Grade decides everything — resin content, sinking behaviour, and aroma. Chinese buyers reward the top end steeply. The canonical band we quote site-wide is plantation gaharu chips USD 500-7,000/kg (grade-dependent) and oud/agarwood oil USD 30,000-80,000/kg, as of 2026 and indicative; a final quote confirms grade and scope.

For reference, a July 2025 export-grade list published by zonakeren.com priced grades in USD/kg as follows:

Grade Indicative USD/kg (July 2025)
Double King 54,688
Super King 42,969
A Super 27,344
AB Super 5,469
Sabak Ulir 2,735
Arab Super 1,954
Sabak Batu / Malaysia 938
CIP Arab 547
Medang C 47

The spread is the point: a single container can carry material worth tens of dollars per kilo alongside collector wood worth tens of thousands. That variance is exactly why grade verification, not a headline price, drives any serious China contract.

What 2026 signals point toward 2027 — and what they don’t promise?

Several dated signals frame a 2027 outlook, but none guarantee an outcome:

  • Quota capacity exists. Central Kalimantan received an export quota of 4,000 tons in 2023, showing the volume regulators can authorise.
  • Financing got cheaper. Bank Indonesia cut its policy rate to 5.25% in July 2025, easing working-capital costs for exporters holding slow-maturing inventory.
  • Demand curve points up. The Asia-Pacific fastest-growing forecast (about 47.8% share by 2033) puts China-facing supply in a structurally rising lane.

Now the caution. Rising prices attract bad actors. In 2024, Indonesia’s Satgas Waspada Investasi flagged PT Gaharu Kapita Indonesia among a 27-firm illegal-investment list — a reminder that gaharu’s high headline values also breed investment scams. A 2027 pipeline is an outlook to prepare for, not a promise to bank on.

How should exporters prepare a 2027 China pipeline?

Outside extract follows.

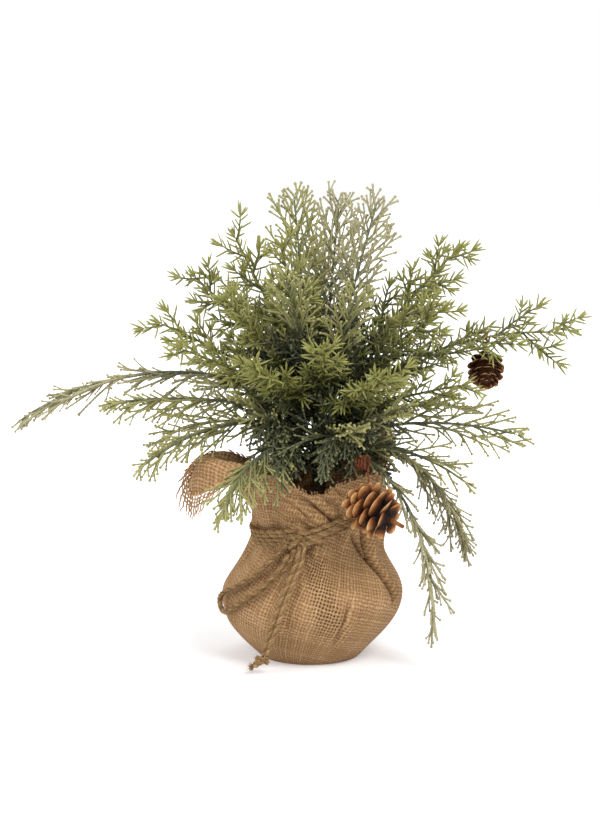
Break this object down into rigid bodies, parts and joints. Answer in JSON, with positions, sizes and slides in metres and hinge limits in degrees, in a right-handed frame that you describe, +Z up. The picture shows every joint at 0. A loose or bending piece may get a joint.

Concrete groundwork beats speculation:

  1. Lock plantation-first sourcing. Cultivated, inoculated stock documents legal origin far more cleanly than wild material.
  2. Start CITES early. Guidance suggests processing can take up to about 60 days for some destinations; permits then run valid for roughly six months.
  3. Verify the buyer. Confirm the Chinese importer’s CITES and customs standing before shipping anything.
  4. Grade before you quote. Resin, sinking, and aroma testing protect both sides from disputes.
  5. Confirm current law. Requirements shift — always re-check with the CITES Management Authority (Indonesia) and Chinese import authorities.

Frequently Asked Questions

Do Chinese buyers accept Indonesian gaharu without a CITES permit?

No. Aquilaria is CITES Appendix II, so every legal shipment to China needs an Indonesian CITES export permit plus proof of legal origin. Chinese customs also expect matching import documentation. Skipping the permit risks seizure at either border. Confirm current rules with the CITES Management Authority (Indonesia) and Chinese import authorities before shipping.

How long does CITES processing take for a China-bound gaharu shipment?

Guidance from 2023-2025 suggests CITES processing can run up to about 60 days for some destinations, and the export permit stays valid for roughly six months once issued. Timelines shift with documentation quality and quota status, so treat these as indicative and verify current turnaround with the CITES Management Authority before committing to a delivery date.

Is plantation gaharu treated differently from wild-harvested wood for China exports?

Yes. Indonesia’s rules hinge on proving legal origin, and cultivated, inoculated stock is easier to document than wild sources, which need a BKSDA recommendation. Plantation-first sourcing lowers legality risk for China-bound cargo. This site is a sourcing broker and information hub, not a permit authority, so confirm origin requirements with KLHK and BKSDA.